The biggest surprise was how much agent performance varied. Kiro's CLI was nearly on par with its MCP mode while Copilot's CLI was 2x slower. This suggests the MCP vs CLI question is secondary to model capabilities:
- Instruction following: How well does the model internalize a steering file?
- First-try accuracy: Can it construct the right command without exploration?
- Output parsing: How efficiently does it extract data from text?
We want to isolate these variables by running the same model through different runtimes (e.g., Claude through both Kiro and a generic shell agent).
Leaner Tool Descriptions
Our current MCP tool descriptions are verbose — examples, safety language, cross-references. This was essential for initial testing, but now that we know which parts agents actually use, we can trim. If we can cut 40-50% of description tokens without losing first-try correctness, that's a meaningful improvement for every MCP user.
Consolidated Tool Pattern
Instead of 9 separate tools, we're prototyping a router pattern with 2-3 grouped tools:
mx_query -> search, list, get, recall, digest, profile
mx_mutate -> create, update, delete, relationships
mx_explore -> knowledge graph, patterns, topics, facts
Each tool takes an operation enum plus typed parameters. This could reduce schema overhead by ~60% while keeping structured input/output. The open question is whether LLMs — which are specifically trained on tool selection — perform worse when routing within a single tool via an enum.

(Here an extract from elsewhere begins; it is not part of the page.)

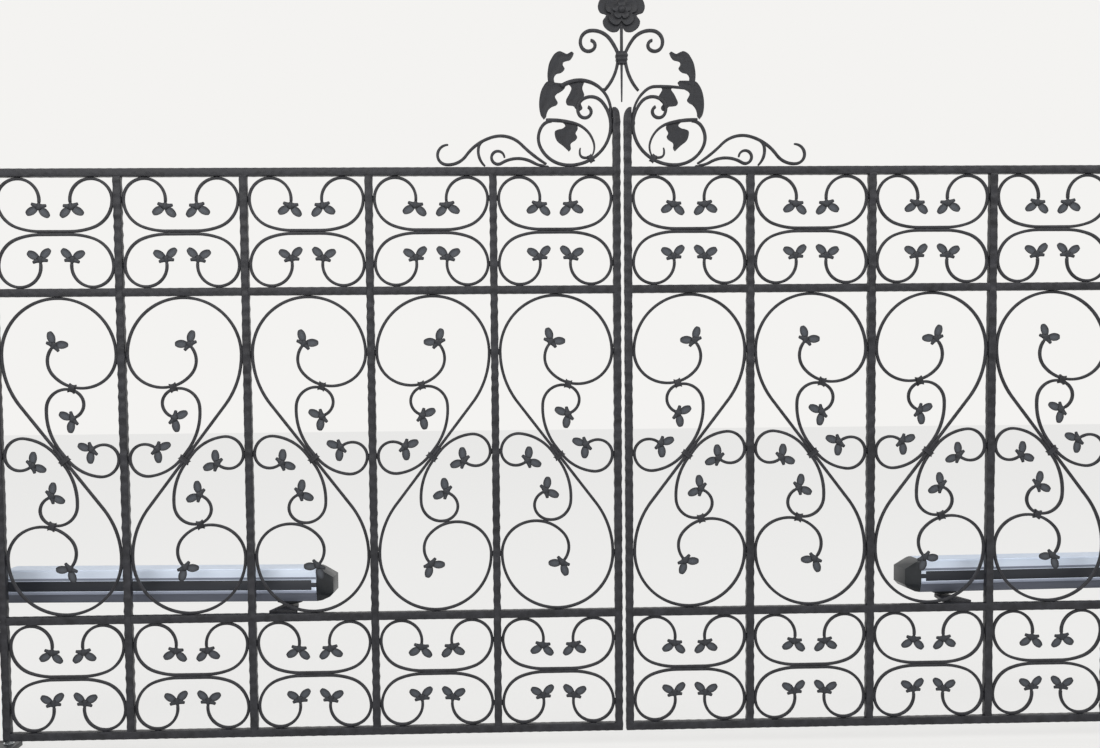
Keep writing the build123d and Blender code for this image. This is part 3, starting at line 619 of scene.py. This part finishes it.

We'll run the same 16-task suite against both approaches and publish the results.
The Bigger Picture
We started this experiment expecting a clear winner. Instead, we found that the right interface depends on the agent using it.
MCP's value isn't really about the protocol — it's about documentation delivery. MCP guarantees the model sees tool names, parameter schemas, and descriptions on every turn. This helps models that need that scaffolding (GPT-based agents were 2x faster with it). But models that can internalize documentation from a steering file (Claude-based agents) don't need the per-turn overhead.
The implication for tool builders: invest in both interfaces. Make your MCP tools excellent for agents that need structured guidance, and make your CLI documentation excellent for agents that can self-serve. The protocol matters less than the quality of information you deliver through it.
The comparison test suite, scoring framework, and full results are available in the MemNexus repository under mcp-server/agent-tests/. The MCP server and CLI are available as npm packages: @memnexus-ai/mcp-server and @memnexus-ai/cli.